South Carolina, Texas, and other southern and western states are having success wooing large gun manufacturers away from less gun-friendly places on the East Coast, but Alaska, despite passing a legislative resolution in April to do the same thing, has had little luck getting the firearms makers to notice the Last Frontier.
Following tighter firearms restrictions passed in the wake of the December 2012 massacre at Sandy Hook Elementary School in Connecticut, which left 20 students and six adults dead, gun-friendly states began lobbying firearms manufacturers based on the less gun-tolerant Northeast to move. Texas Gov. Rick Perry and his South Dakota counterpart, Dennis Dugaard, visited such famous gun makers as Colt, Ruger, and PTR, offering tax credits and a more-understanding citizenry. In some cases, the pitch is working.
PTR, which manufactures mostly assault-style rifles, is moving from Bristol, Conn., to a new plant in South Carolina. Kahr Firearms is packing up shop in New York and moving across the border to Pennsylvania because it doesn't feel welcome in the Empire State since New York tightened its gun laws in the wake of the Sandy Hook shootings. Baretta, based in Maryland, is looking to build new factories in any one of seven states, including Texas and South Dakota, that have looser gun laws and a citizenry that embraces the gun culture. In April, Alaska passed Joint House Resolution 12 to attract gun makers, too, but it hasn't had any takers.
"We have had some inquiries, but nobody has said they want to come up here," said Alaska House Speaker Mike Chenault, who sponsored the resolution.
Prohibitive energy costs
Why aren't gun makers interested? The main reason: energy costs. Other than Hawaii, Alaska has the highest shipping costs in the nation -- due to its location and the price of fuel. Despite relatively lax gun laws -- including a recently passed expansion of the stand-your-ground law and eased conceal-carry requirements -- the cost of doing business in the 49th state is just too high.

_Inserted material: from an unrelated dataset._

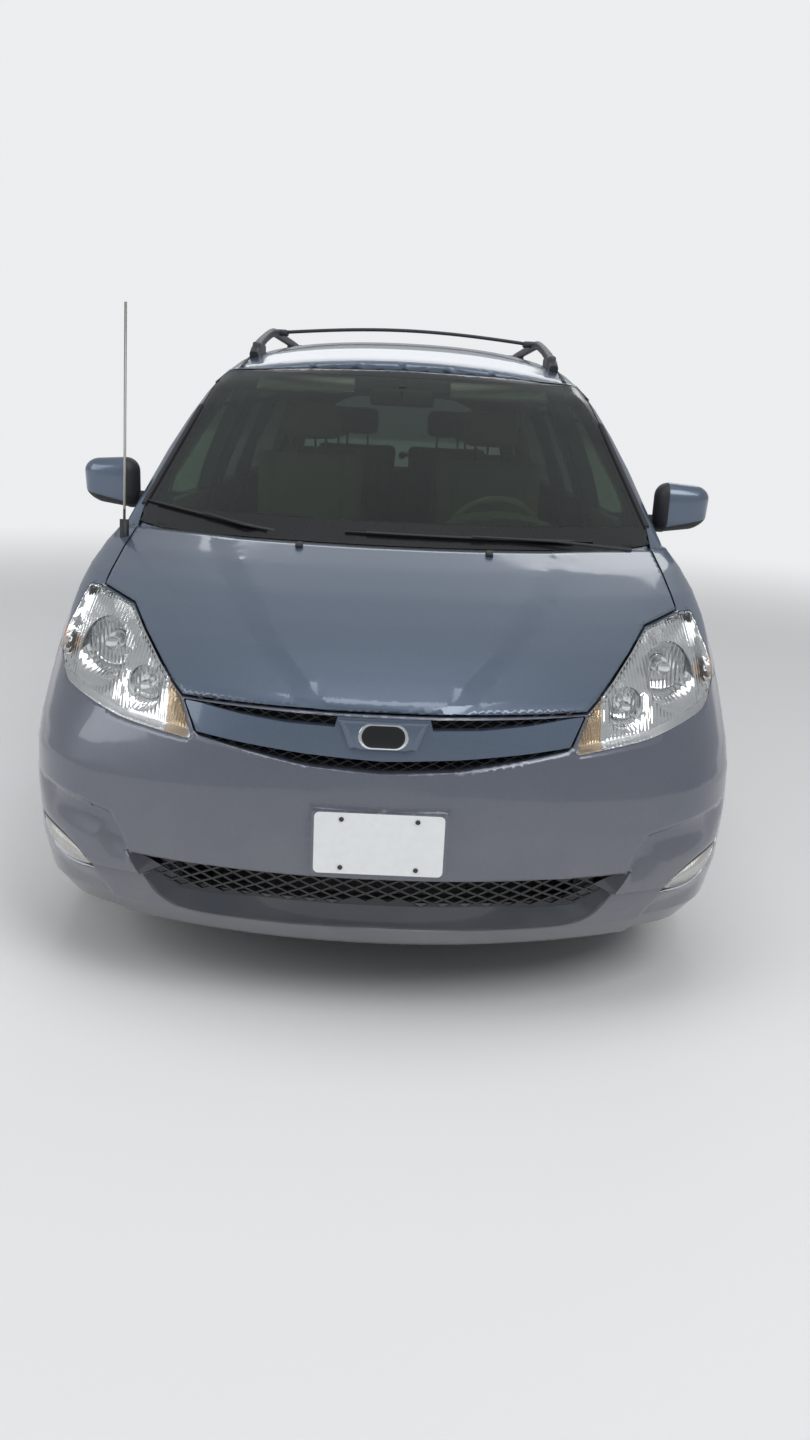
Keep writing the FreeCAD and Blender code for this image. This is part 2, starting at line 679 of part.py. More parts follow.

"It's a double-whammy for us, when it comes to shipping," said Ken Feinman, manager of Wild West Guns in Anchorage. His company is one of just a handful of Alaska-based gun dealers that manufacture parts and create custom guns. Shipping steel that can be milled into firearm parts costs as much as 50 cents a pound. On the other end, because of Alaska's sparse population of 730,000, most of Feinman's business is from Lower 48 states. Most guns made in Alaska have to be shipped out.
Across the country, guns have been flying off shelves faster than they can be made, partly due to a fear of stricter rules. The number of background checks for gun purchases in the US has almost doubled from 2011 to last year. Manufacturers are struggling to keep up.
Growing in Nevada
Wild West Guns itself is expanding, too, but the Alaska company is not growing in its home state. Rather, the company has opened a manufacturing plant in Nevada, where it makes all its parts. Cheaper shipping costs aren't the only reason
"You have to also consider there are no support businesses up here for the gun industry," Feinman said. Small manufacturing companies, that stamp-out parts, make gun springs, and plastic accessories, are common throughout the U.S., but not in Alaska.
"We don't have a manufacturing industry, and I'm not sure we ever will," Feinman said.
"Alaska should make what Alaska can sell," he added, suggesting the state invest in attracting data storage companies like Google, Facebook, and others to the North Slope because of easy access to plentiful natural gas and cold weather.
The main cost of storing and exporting large amounts of data comes from trying to keep the computer servers cool. Massive banks of electronics create heat – and local cold weather offsets the cost of air conditioning.
Facebook has been looking toward the Swedish Laplands as a possible location of its planned server farm.
"We should be exporting data, not industrial goods," said Feinman.
Feinman's shop, Wild West Guns, is popular among locals while gaining national fame. Currently, shooting is taking place for the second season of its television show on the Animal Planet network.
"The show can sometimes make working difficult, but it has greatly increased our T-shirt sales," Feinman said, noting that sometimes full tour buses pull up to the shop on Homer Drive in Anchorage, hoping for a glimpse of the show's stars.
A backroom full of heavy manufacturing and CNC (Computerized Numerical Control) machines is put to use for more than modifying guns or creating the shop's specialty, the, "Alaskan Co-Pilot" -- a powerful .45-caliber rifle used for bear protection or taking down large game. Because of the cost of getting such heavy machines to Alaska, few are around. Consequently, his company has made prototype parts for the oil industry -- and even airplanes.
But Feinman doesn't expect big gun manufacturers will ever relocate to Alaska. "It will never happen," he said.